● Written problem:
Quote every line below exactly as it reads.

((

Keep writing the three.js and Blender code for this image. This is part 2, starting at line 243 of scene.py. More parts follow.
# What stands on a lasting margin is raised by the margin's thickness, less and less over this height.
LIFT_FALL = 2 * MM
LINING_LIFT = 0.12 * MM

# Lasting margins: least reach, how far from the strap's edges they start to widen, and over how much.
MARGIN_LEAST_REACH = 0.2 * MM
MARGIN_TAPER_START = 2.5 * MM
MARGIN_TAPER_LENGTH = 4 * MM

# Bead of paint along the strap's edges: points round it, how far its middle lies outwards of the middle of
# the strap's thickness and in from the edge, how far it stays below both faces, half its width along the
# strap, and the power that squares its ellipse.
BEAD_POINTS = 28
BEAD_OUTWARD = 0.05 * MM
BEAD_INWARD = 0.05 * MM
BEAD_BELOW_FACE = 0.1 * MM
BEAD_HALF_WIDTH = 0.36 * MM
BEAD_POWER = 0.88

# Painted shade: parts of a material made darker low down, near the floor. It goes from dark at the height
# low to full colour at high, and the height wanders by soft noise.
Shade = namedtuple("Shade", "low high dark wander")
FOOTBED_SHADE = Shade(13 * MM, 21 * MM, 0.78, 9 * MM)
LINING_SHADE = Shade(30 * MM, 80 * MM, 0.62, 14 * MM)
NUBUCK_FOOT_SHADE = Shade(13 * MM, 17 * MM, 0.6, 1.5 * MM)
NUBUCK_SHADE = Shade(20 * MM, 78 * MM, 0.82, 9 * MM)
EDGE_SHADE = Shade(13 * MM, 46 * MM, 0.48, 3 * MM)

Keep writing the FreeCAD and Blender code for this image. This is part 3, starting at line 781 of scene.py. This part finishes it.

))

● Exercise solution:
Keep writing the three.js and Blender code for this image. This is part 2, starting at line 243 of scene.py. More parts follow.
# What stands on a lasting margin is raised by the margin's thickness, less and less over this height.
LIFT_FALL = 2 * MM
LINING_LIFT = 0.12 * MM

# Lasting margins: least reach, how far from the strap's edges they start to widen, and over how much.
MARGIN_LEAST_REACH = 0.2 * MM
MARGIN_TAPER_START = 2.5 * MM
MARGIN_TAPER_LENGTH = 4 * MM

# Bead of paint along the strap's edges: points round it, how far its middle lies outwards of the middle of
# the strap's thickness and in from the edge, how far it stays below both faces, half its width along the
# strap, and the power that squares its ellipse.
BEAD_POINTS = 28
BEAD_OUTWARD = 0.05 * MM
BEAD_INWARD = 0.05 * MM
BEAD_BELOW_FACE = 0.1 * MM
BEAD_HALF_WIDTH = 0.36 * MM
BEAD_POWER = 0.88

# Painted shade: parts of a material made darker low down, near the floor. It goes from dark at the height
# low to full colour at high, and the height wanders by soft noise.
Shade = namedtuple("Shade", "low high dark wander")
FOOTBED_SHADE = Shade(13 * MM, 21 * MM, 0.78, 9 * MM)
LINING_SHADE = Shade(30 * MM, 80 * MM, 0.62, 14 * MM)
NUBUCK_FOOT_SHADE = Shade(13 * MM, 17 * MM, 0.6, 1.5 * MM)
NUBUCK_SHADE = Shade(20 * MM, 78 * MM, 0.82, 9 * MM)
EDGE_SHADE = Shade(13 * MM, 46 * MM, 0.48, 3 * MM)

Keep writing the FreeCAD and Blender code for this image. This is part 3, starting at line 781 of scene.py. This part finishes it.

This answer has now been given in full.